After Corbyn wins, he'll need to end the Labour tradition of ignoring immigration - and oppose post-Brexit freedom of movement

If Corbyn leaves the field clear for May and Ukip to take a hard line on the issue, the danger is that many in Labour's traditional heartlands will not listen to the party at all

Andrew Grice
Friday 23 September 2016 15:17 BST
Jeremy Corbyn
Jeremy Corbyn

A few hours after becoming became Labour leader a year ago, Jeremy Corbyn addressed a rally about rights for refugees. In his position, most other politicians would have had more pressing things to do. His attendance was the first sign of how things could only get different under his leadership.

His commitment to refugees as “victims of war and oppression” was laudable. This week Corbyn claimed he had “changed the debate” on immigration. Well, that’s one way of putting it.

A growing number of Labour MPs believe their party is in now in the wrong place on this highly sensitive issue. They claim that Corbyn's "liberal, metropolitan, middle class leadership" is dangerously out of touch with many of Labour’s traditional working class supporters.

Jeremy Corbyn announces left-wing solution to refugee crisis

Immigration has been in Labour’s “too difficult” box for too long. For good reasons, the party did not want to give succour to Ukip or right-wing Tories by joining their clamour for a harsher line. The issue barely featured in the Labour leadership contest. The challenger Owen Smith could have questioned Corbyn’s stance but in an interview with The Independent, Smith said Labour should be strongly pro-immigration even if that caused “electoral damage.” It seems he was more worried about damaging his own electoral prospects than getting the right policy.

As three months of navel-gazing comes to an end with Corbyn’s expected re-election on Saturday, Labour needs to look outwards to the voters. If Corbyn is serious about winning power in the country – a big if— and building bridges to his semi-detached MPs, then he should launch a full and frank debate about the party’s policy on immigration.

Labour must acknowledge that the game moved on in June, when the public decided that curbing EU migration was more important than having the closest possible economic links with the bloc. Labour cannot wish the referendum verdict away, or pretend it had nothing to do with immigration. Of course there were other factors. But, thanks to a crude Leave campaign, immigration became the lens through which the EU debate was seen. In an era when the politics of identity trumps traditional left-right loyalties, Labour would be mad to remain in denial about what many of its natural supporters feel. Their concerns might be based on emotion rather than the facts about the undoubted benefits of immigration, but they are real.

A YouGov survey suggests that only 48 per cent of people who voted Labour at last year’s general election and then backed Leave in the referendum support the party now. Some 49 per cent of this group want a stricter immigration system. About 3.3 million of the 9.3 million Labour voters last year backed Leave, a very big group for Corbyn to alienate.
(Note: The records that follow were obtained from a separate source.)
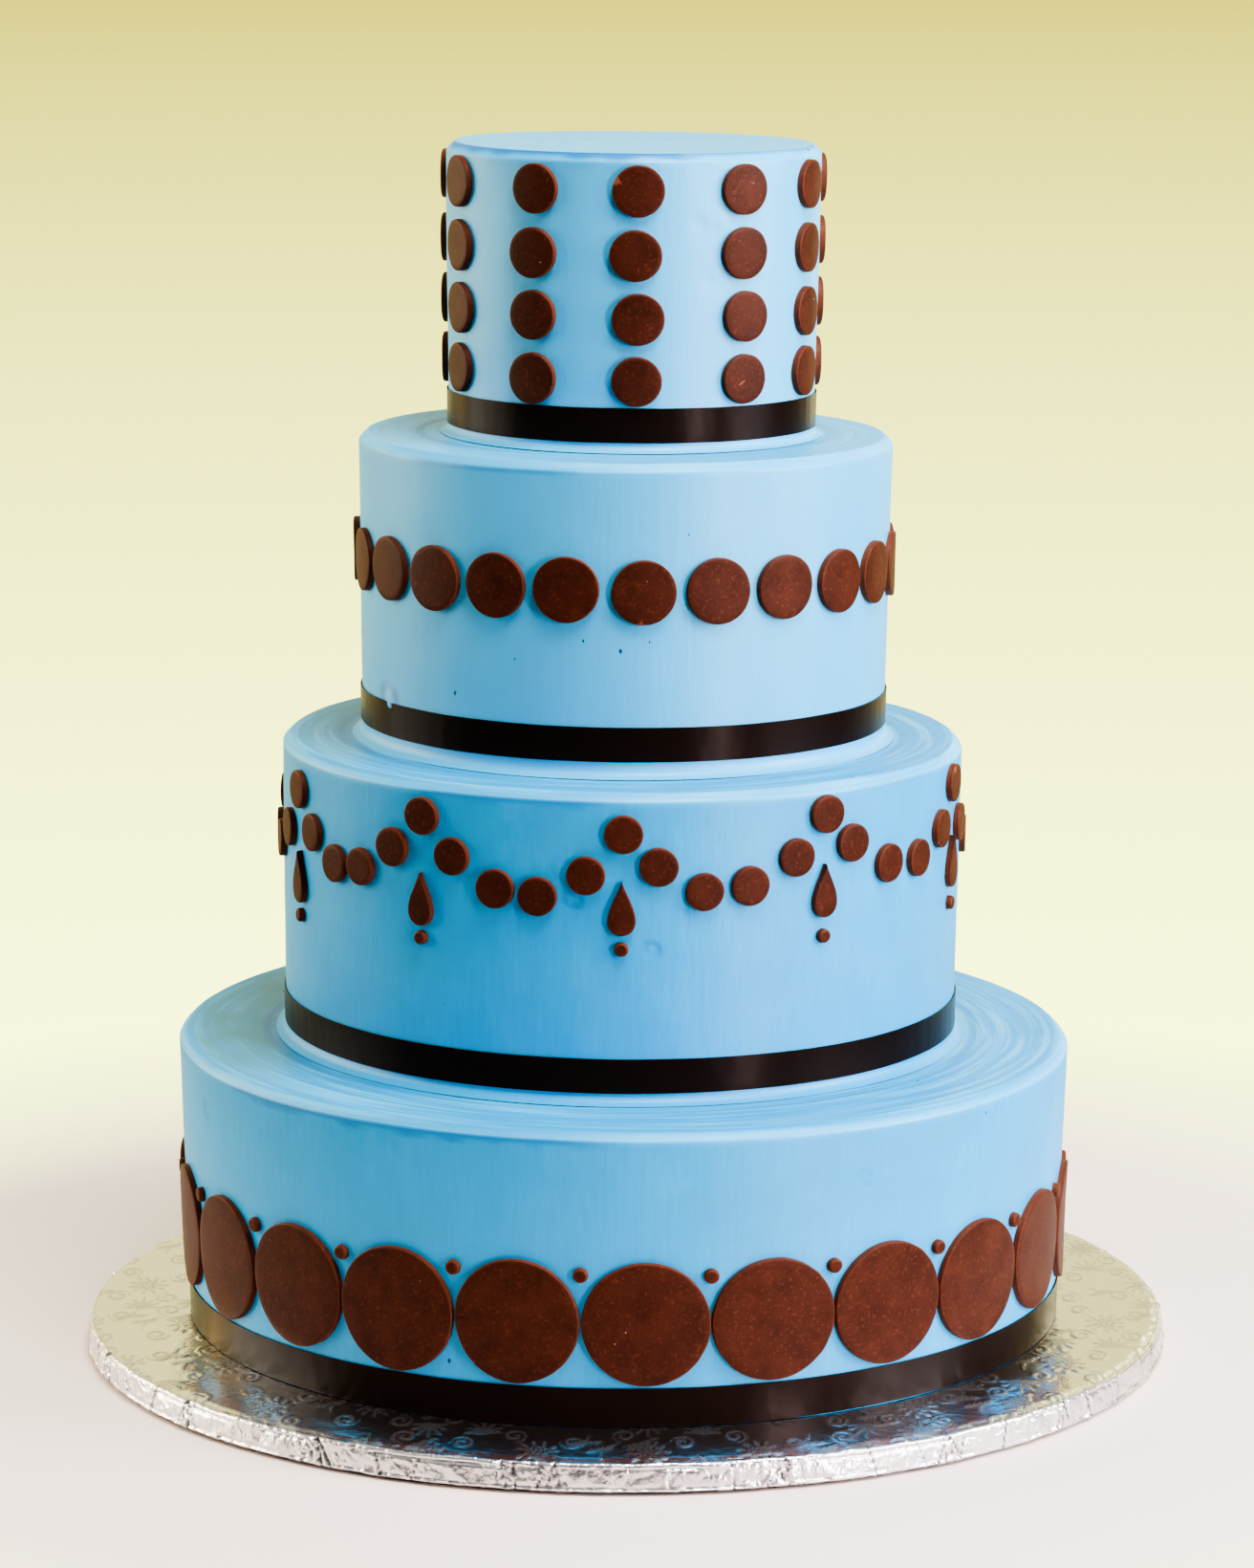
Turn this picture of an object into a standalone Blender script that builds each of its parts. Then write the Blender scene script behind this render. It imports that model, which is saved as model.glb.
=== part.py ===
"""Four-tier wedding cake on its foil-covered drum board.

Metres, +Z up. The board stands on z = 0 with its centre on the Z axis, and the front of the cake faces -Y.
Angles round a tier are measured from the front, positive towards +X.
"""

import math
import random

import bmesh
import bpy
from mathutils import Vector

# Board
BOARD_RADIUS = 0.2542
BOARD_BULGE = 0.0016
BOARD_THICKNESS = 0.0151
BOARD_EDGE_ROUND = 0.0020
BOARD_STEPS = 60

# Tiers, from the board up. Heights run from the tier's own base.
RIM_BEVEL = 0.0038
TOUCH_GAP = 0.0003
LEAN = math.radians(0.57)
NOD = math.radians(0.20)
TIERS = {
    "bottom_tier": {"foot": 0.2055, "rim": 0.2098, "height": 0.1342, "cove": 0.0015, "shift": -0.0012, "steps": 64},
    "third_tier": {"foot": 0.1575, "rim": 0.1590, "height": 0.1404, "cove": 0.0050, "shift": -0.0030, "steps": 60},
    "second_tier": {"foot": 0.1218, "rim": 0.1239, "height": 0.1410, "cove": 0.0050, "shift": -0.0028, "steps": 52},
    "top_tier": {"foot": 0.0846, "rim": 0.0863, "height": 0.1334, "cove": 0.0040, "shift": -0.0004, "steps": 44},
}

# Satin ribbon round the foot of each tier, 5/8 inch wide
RIBBON_WIDTH = 0.0156
RIBBON_THICKNESS = 0.0005
RIBBON_LIFT = {"bottom_tier": 0.0022, "third_tier": 0.0050, "second_tier": 0.0073, "top_tier": 0.0044}

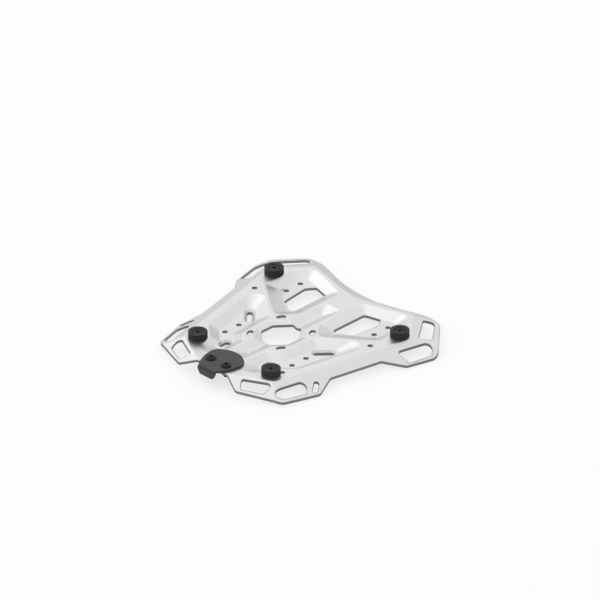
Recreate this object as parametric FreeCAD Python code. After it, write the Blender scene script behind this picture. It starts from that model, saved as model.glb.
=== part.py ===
import FreeCAD, Part
import math
import os
from FreeCAD import Vector

# Luggage rack for a motorcycle: one pressed sheet with four case pucks, a latch hook and their
# fasteners. +Y is the front of the rack, +X its right-hand side, +Z up. The rack is modelled with
# its deck's top face at height 0, and is put on its resting plane at the end.
# Corners of outlines are (x, y, corner radius), for the right-hand half where the shape is mirrored.

# Sheet
sheet_thickness = 3.5
skirt_drop = 26.0
bend_radius = 6.0
foot_radius = 5.0

# How far each skirt falls for each millimetre outwards
front_fall = 0.40
diagonal_fall = 0.24
side_fall = 0.50
rear_side_fall = 0.53
rear_fall = 2.0

# Share of a skirt's reach that is added to the radius of a rounded corner at its foot
hip_growth = 0.25

# Pressed hollows
pocket_depth = 7.0
channel_depth = 5.0
dimple_depth = 2.0
dimple_border = 3.0
dimple_land = 1.2

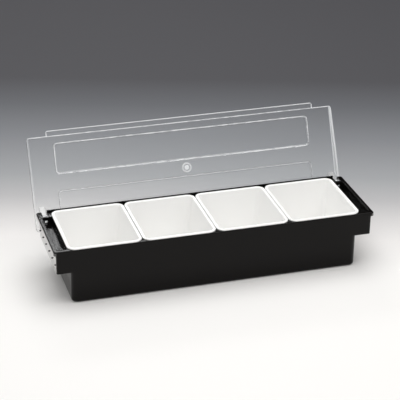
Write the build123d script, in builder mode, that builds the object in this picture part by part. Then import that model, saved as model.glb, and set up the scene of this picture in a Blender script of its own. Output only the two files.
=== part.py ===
import os
from math import acos, atan2, cos, degrees, hypot, radians, sin, tan

from build123d import *

os.makedirs("parts", exist_ok=True)

# Tray body, all in millimetres
tray_depth = 139.7
tray_height = 88.9
wall = 2.5
floor = 2.5
wall_lean = 2.45
trough_corner = 9.0
foot_round = 4.0

# Rim around the top
rim_height = 6.0
rim_corner = 8.0
rim_edge = 2.0
side_overhang = 1.4
end_overhang = 3.8
upstand_height = 3.0
upstand_width = 2.0

# Lift-out pans
pan_count = 4
pan_width = 112.2
pan_wall = 1.8
pan_floor = 1.8
pan_taper = 7.0
pan_corner = 12.0
pan_foot_round = 7.0
pan_gap = 1.0
flange_reach = 3.0
flange_thickness = 1.8
flange_edge = 0.7
mouth_edge = 1.2
pan_clearance = 0.6
pan_front_set = 1.5
pan_back_gap = 0.35
pan_floor_gap = 11.4
ledge_height = 4.0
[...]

Labour’s ostrich-like approach is not tenable because immigration will remain at the top of the agenda. Theresa May has got the referendum message and is targeting struggling white working class families. Curbing free movement will be a red line in the Brexit negotiations, even though it will mean losing some access to the European single market. May has rejected the Vote Leave and Ukip demand for an Australian-style points system, but only because she wants an even tougher approach – probably work permits for EU nationals who already have a job, with a cap set by the Government.

Labour MPs such as Chuka Umunna, Stephen Kinnock, Rachel Reeves, Emma Reynolds and Jonathan Reynolds have started a debate on immigration that Corbyn cannot afford to stifle. The logic of their position is that the party should support an end to EU free movement, even if that means losing full single market access. It is a more realistic approach than to “have your cake and eat it,” which other EU leaders would never allow because it would encourage other countries to call in/out referendums. Labour could get brownie points by accepting the end of single market membership before May does.

If Labour continues to dodge the issue, it would breathe new life into Ukip just when the party is struggling to find a new role after the Brexit vote. Ukip is in second place behind Labour in 44 seats, and those Labour Leavers would be a realistic target unless Labour changes its stance.

A policy of managed migration would not be racist. It would be consistent with Labour’s values, and would give the party room to make the positive case for immigration and champion a non-racist society. If Corbyn leaves the field clear for May and Ukip (which they would love), the danger is that many in Labour's traditional heartlands will not listen to the party at all.

To regain power, Labour needs to rebuild a coalition of middle and working class voters. It has not won a general election since the rise in immigration in the mid-2000s and will not win again until it regains public trust on this critical issue.